The mentee also has a very important responsibility in this relationship. The time a mentor spends in discussions and in furthering the mentee's interests needs to be repaid through commensurate effort on the part of the mentee. Some important characteristics of successful mentees include:

  • Keen to learn, explore ideas, and seek guidance/feedback
  • Willingness to explore areas of vulnerability and reflect on learning to date
  • Responsibility for identifying, reviewing, and weighing options
  • Desire to experiment, trial new processes and procedures, and to be adventurous
  • Willingness to move into new areas of development if identified as desirable
  • Willingness to give and receive honest feedback and to act on that advice, or duly reflect on it
  • Strong commitment to self development and career goals, particularly in reviewing advice provided
  • Honest, courteous, and respectful of the mentor's knowledge, skills, and reputation
  • Willingness to communicate needs and expectations
  • Willingness to listen, communicate, and share ideas without prejudice.

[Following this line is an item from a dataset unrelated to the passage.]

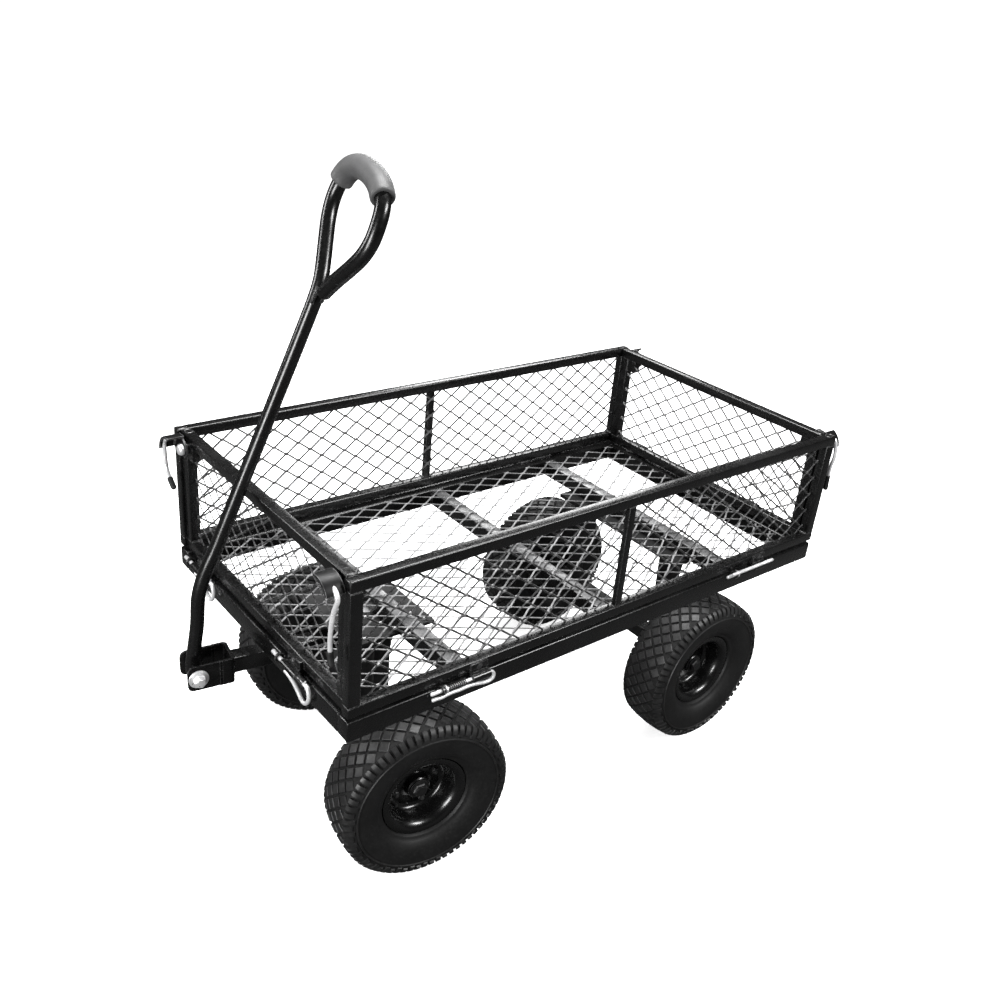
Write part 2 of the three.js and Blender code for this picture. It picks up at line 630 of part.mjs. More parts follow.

To benefit from a mentoring relationship, mentees can greatly assist by:

  • Researching the mentor's strengths, knowledge, and potential contributions
  • Clarifying the role to be played by the mentor and mentee
  • Prioritising building a successful track record using the advice provided
  • Recognising and acknowledging the mentor's contribution
  • Taking the initiative in arranging meetings and other opportunities
  • Attending meetings promptly
  • Coming prepared for meetings
  • Using the mentor's time effectively
  • Always preparing materials and revisions and forwarding to the mentor ahead of time
  • Identifying questions to be asked ahead of time
  • Taking feedback graciously and build from it
  • Capitalising on networking opportunities and the new professional networks/relationships which have been facilitated
  • Taking responsibility for making contacts, maintaining contacts, and meeting commitments
  • Considering how the mentor may gain from the contribution and relationship and seeking opportunities to enable those outcomes.